All the expensive lights I know of use it. What is an example that you know does not have LVP?

Recently tested a new zoomie by Wuben.

While it has both the throw, and the clarity, the convex lens doesn’t seem to have
The photon density of a comparable reflector.

Would appreciate knowing why a reflector casts a much more robust circle of light. :beer:

Most “zoomie” designs waste a lot of light when the LED is highly focused because there is no reflector or TIR optic to capture what is shone to the sides.

Both of the latter capture almost all of the light an emitter produces. I would say “photon density” sounds like intensity/candela though, and zoomies can actually still blow away reflector or TIR lights of the same bezel/head size.

Like BurningPlayd0h said, it’s about optical efficiency. Typical zoomie efficiency between wide angle and narrow angle can be a factor of 3. It might put out 900 lumen in wide mode, but only 300 lumen in narrow mode. It has terrible efficiency but it can still be pretty intense and throw a long distance.

Did we answer your question, because I’m not sure what you were asking about.

Thanks for your responses.

To my eyes, when focused on a distant object, the convex lens throws well, and the
Object can be seen clearly, but it seems like a flat projection while a reflector’s
Light seem more robust, and illuminates with what seems like a more intense beam.

Is it possible a deep reflector throws most of the photons into the projected beam, while the
Zoomie is less efficient in doing so. With losses. In arcs of artifacts :question:

Not unless the lens or focus is completely f*’ed

Reflectors tend to put about 50% of OTF light into the hot spot. The other 50% goes into the spill.
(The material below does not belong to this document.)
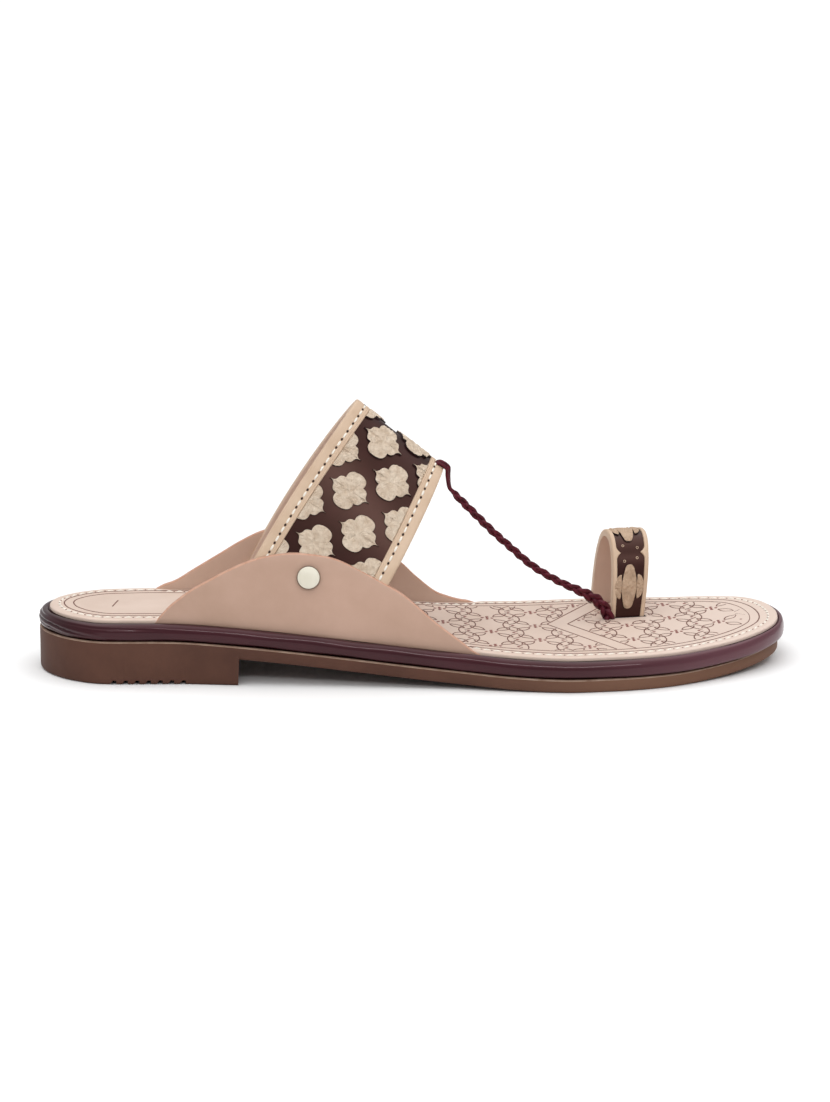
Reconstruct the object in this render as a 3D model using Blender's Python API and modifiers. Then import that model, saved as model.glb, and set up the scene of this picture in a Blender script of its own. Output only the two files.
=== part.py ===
"""A toe ring sandal for the right foot, empty and standing on its sole.

Metres, +Z up, the toe towards +X and the inner side of the foot towards +Y.
Shapes are worked out with the back of the heel at x = 0 and moved to the middle of the sole at the end.
"""

import math

import bmesh
import bpy
import numpy as np
from mathutils import Matrix

# Sizes of the shoe
LENGTH = 0.258
BALL_WIDTH = 0.0928
HEEL_WIDTH = 0.0546
INSTEP_REAR_HEIGHT = 0.0701
INSTEP_FRONT_HEIGHT = 0.0506
SEAT_RISE = 0.0103
TOE_SPRING = 0.004
GAP = 0.0003

# Sizes of the sole
OUTSOLE_THICKNESS = 0.0045
OUTSOLE_INSET = 0.0001
TOE_INSET = 0.002
EDGE_ROUND = 0.0012
TOP_CHAMFER = 0.0004
MIDSOLE_THICKNESS = 0.0054
INSOLE_THICKNESS = 0.0014
INSOLE_EDGE = 0.0004
ROLL_WIDTH = 0.0032
HEEL_BLOCK_LENGTH = 0.068
BREAST_RUN = 0.0012
TREAD_PITCH = 0.0039
TREAD_DEPTH = 0.0009
TREAD_WIDTH = 0.0021
TREAD_COUNT = 7
TREAD_START = 0.0255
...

Zoomies put maybe 30% of the light into the narrow focused beam. Something like that. If it’s focused exactly, they basically project an image of the led die. There is no coma or corona around the edge like with a reflector hot spot.

Maybe the perfectly straight columns of light from the projector/convex lens gives that flat appearance. The reflectors columns of light are not perfectly straight. It tends to blend the beams of light together more for a smoother hot spot. IDK, just guessing.